Material provided>
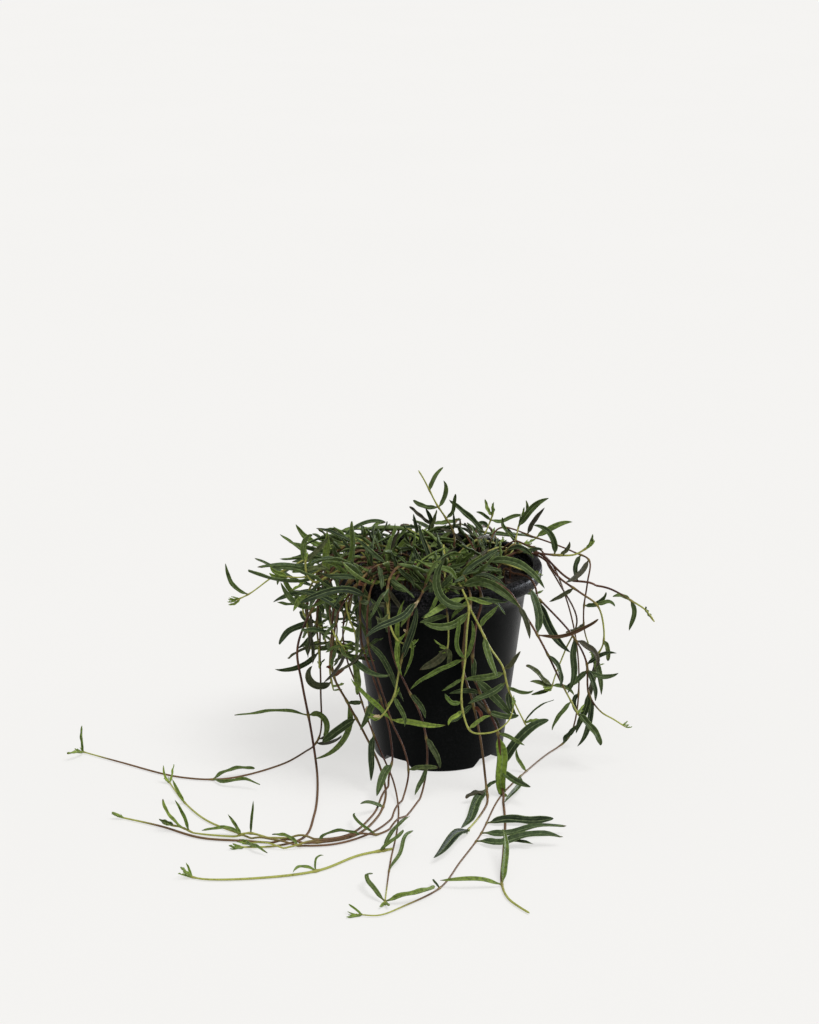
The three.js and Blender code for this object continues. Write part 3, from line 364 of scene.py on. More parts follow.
        "leaves": [[3.4, 180, 40, 27, -200, 0, 5], [1.1, -170, 55, 19, -40]],
    },
    {
        "name": "vine_left_hang_c", "tone": "mid",
        "way": [
            [-48, -48, 126], [-56, -50, 117], [-54, -54, 104], [-51, -55, 98], [-50, -56, 83],
        ],
        "leaves": [
            [1.1, -135, -75, 26, -60], [3, 180, 15, 13, 10], [3, 180, -40, 28, 150, 0, 3.6],
            [4, -90, -80, 27], [2, -20, -45, 23, 40],
        ],
    },
    {
        "name": "vine_top_sprig", "tone": "mid", "bare_below": 200,
        "way": [
            [10, 17, 133], [9, 22, 139], [3, 24, 149], [-1, 24, 155], [-6, 24, 165], [-10, 24, 173],
            [-13, 24, 178],
        ],
        "leaves": [
            [3, 180, 15, 17, -50], [2.9, 0, 80, 19, -80], [4.1, 0, 60, 18, 50], [1.7, 0, 70, 18, -55],
        ],
    },
    {
        "name": "vine_top_right_sprig", "tone": "mid", "bare_below": 200,
        "way": [
            [48, 14, 130], [49, 20, 137], [50, 22, 142], [53, 22, 149],
        ],
        "leaves": [[1.8, 0, 45, 28, 50], [2.6, 0, 75, 15, -80], [0.6, -180, 60, 18, -60]],
    },
    {
        "name": "vine_top_back_sprig", "tone": "dark", "bare_below": 200,
        "way": [
            [25, 24, 129], [30, 30, 136], [33, 32, 143], [35, 32, 149],
        ],
        "leaves": [
            [2.3, 180, 65, 12, -20], [2.1, 180, 30, 11, 30], [2, 0, 10, 20, -30], [0.8, 180, 45, 32],
        ],
    },
    {
        "name": "vine_right_low", "tone": "mid", "bare_below": 200,
        "way": [
            [65, 12, 124], [77, 10, 107], [88, 8, 84], [81, 8, 64], [75, 6, 48], [72, 4, 38],
        ],
        "leaves": [
            [5, -180, 40, 22, 10], [4.9, -170, 15, 15, 10], [5, 180, -25, 15, -40], [4.9, 0, -25, 17, 80],
        ],
    },
]

# Stems placed by rule: low ones that arch over the soil, and ones that fall round the pot, each with
# its azimuth in degrees and the height at which it ends.
CROWN_STEMS = 10
CROWN_AZIMUTH_STEP = 137.5
FALLS = [
    (60, 84), (78, 58), (95, 44), (112, 66), (128, 48), (145, 70), (158, 54),
    (171, 76), (184, 86), (197, 74), (211, 88), (226, 78), (243, 92),
]


def seeded(seed):
    """Draws from 0 up to 1 that come out alike on every run."""
    state = seed

    def draw():
        nonlocal state
        state = (state * 1664525 + 1013904223) % 4294967296
        return state / 4294967296

    return draw


def between(draw, low, high):
    return low + (high - low) * draw()


def mix(a, b, share):
    return a + (b - a) * share


def clamp(value, low=0.0, high=1.0):
    return min(high, max(low, value))


def smooth(low, high, value):
    share = clamp((value - low) / (high - low))
    return share * share * (3 - 2 * share)


def plus(a, b, share=1.0):
    return (a[0] + b[0] * share, a[1] + b[1] * share, a[2] + b[2] * share)


def minus(a, b):
    return (a[0] - b[0], a[1] - b[1], a[2] - b[2])


def times(a, size):
    return (a[0] * size, a[1] * size, a[2] * size)


def toward(a, b, share):
    return (a[0] + (b[0] - a[0]) * share, a[1] + (b[1] - a[1]) * share, a[2] + (b[2] - a[2]) * share)


def dot(a, b):
    return a[0] * b[0] + a[1] * b[1] + a[2] * b[2]


def cross(a, b):
    return (a[1] * b[2] - a[2] * b[1], a[2] * b[0] - a[0] * b[2], a[0] * b[1] - a[1] * b[0])


def size_of(a):
    return math.sqrt(a[0] * a[0] + a[1] * a[1] + a[2] * a[2])


def unit(a):
    return times(a, 1 / (size_of(a) or 1))


def distance(a, b):
    return size_of(minus(a, b))


def polar(radius, azimuth, z):
    return (radius * math.cos(azimuth * DEGREE), radius * math.sin(azimuth * DEGREE), z)


def outward(point):
    flat = (point[0], point[1], 0.0)
    return (0.0, -1.0, 0.0) if dot(flat, flat) < 1 else unit(flat)


def pot_radius(z):
    return RIM_RADIUS if z > SHOULDER else mix(BASE_RADIUS, SHOULDER_RADIUS, z / SHOULDER)


# Points already taken, by cell, so that what grows later can keep clear of them.
CELL = STEM_GAP
BESIDE = [(a, b, c) for a in (-1, 0, 1) for b in (-1, 0, 1) for c in (-1, 0, 1)]
cells = {}


def cell_of(point):
    return (math.floor(point[0] / CELL), math.floor(point[1] / CELL), math.floor(point[2] / CELL))


def take(point, vine):
    cells.setdefault(cell_of(point), []).append((point, vine))


def nearby(point):
    i, j, k = cell_of(point)
    found = []
    for a, b, c in BESIDE:
        found += cells.get((i + a, j + b, k + c), ())
    return found


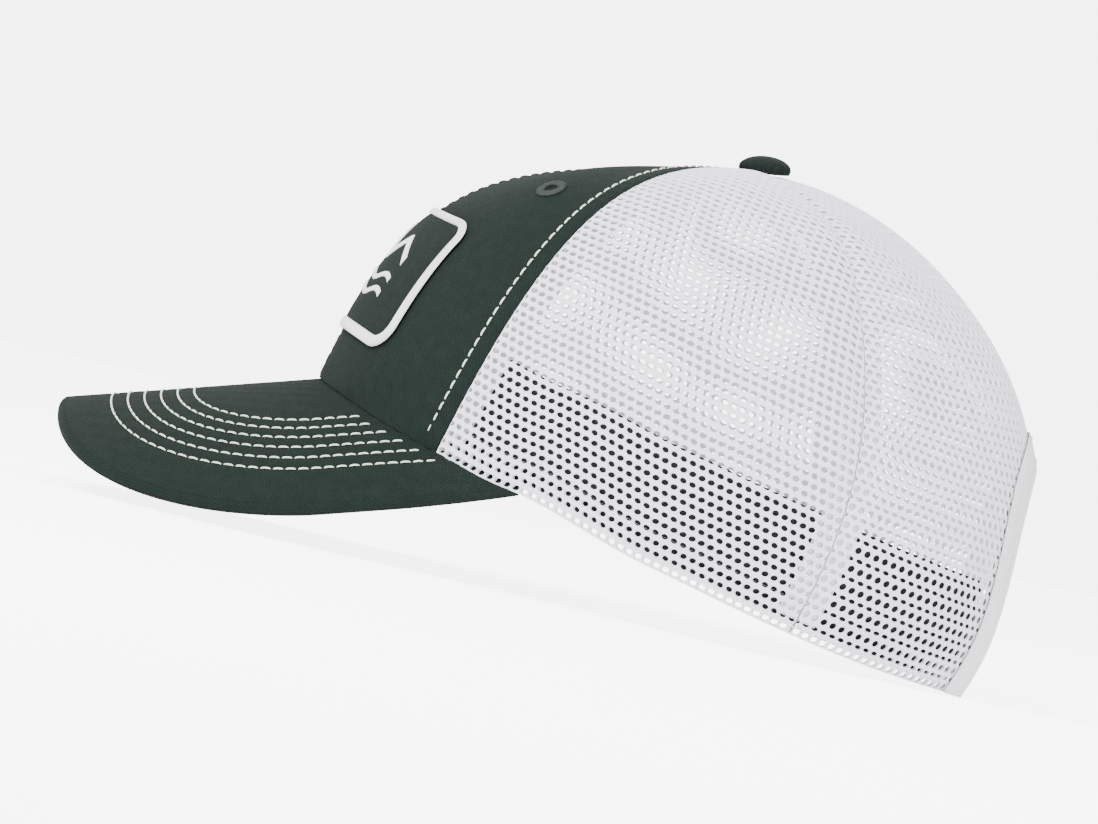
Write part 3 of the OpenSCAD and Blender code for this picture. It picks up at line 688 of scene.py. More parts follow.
@dataclass
class Panels:
    """The twill and backing of the front, with the seams round them."""

    thick: float = 0.8
    backing: float = 0.6
    seam_gap: float = 0.12
    stop: float = 0.98

    def grid(self, low: float, high: float, start: float, stop: float,
             rows: int, cols: int) -> tuple[np.ndarray, np.ndarray]:
        """Give a grid of angles and shares."""
        return np.meshgrid(span(low, high, cols), span(start, stop, rows))

    def layer(self, name: str, finish: Finish, box: tuple[float, float, float, float],
              outer: float, inner: float, node: str, cells: tuple[int, int]) -> bpy.types.Object:
        """Args:
            name: The piece's name.
            finish: Its finish.
            box: Lowest and highest angle, then lowest and highest share.
            outer: Distance of its outer face from the middle of the cloth.
            inner: Distance of its inner face.
            node: The CAD node that it stands for.
            cells: Rows and columns.

        Returns:
            The piece.
        """
        phi, t = self.grid(*box, *cells)
        built = Built()
        top = CROWN.at(phi, t, outer)
        built.shell(top, CROWN.at(phi, t, inner))
        piece = built.to_object(name, finish, replaces=(node,))
        return piece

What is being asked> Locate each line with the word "code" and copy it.

Output of the exercise>
The three.js and Blender code for this object continues. Write part 3, from line 364 of scene.py on. More parts follow.
Write part 3 of the OpenSCAD and Blender code for this picture. It picks up at line 688 of scene.py. More parts follow.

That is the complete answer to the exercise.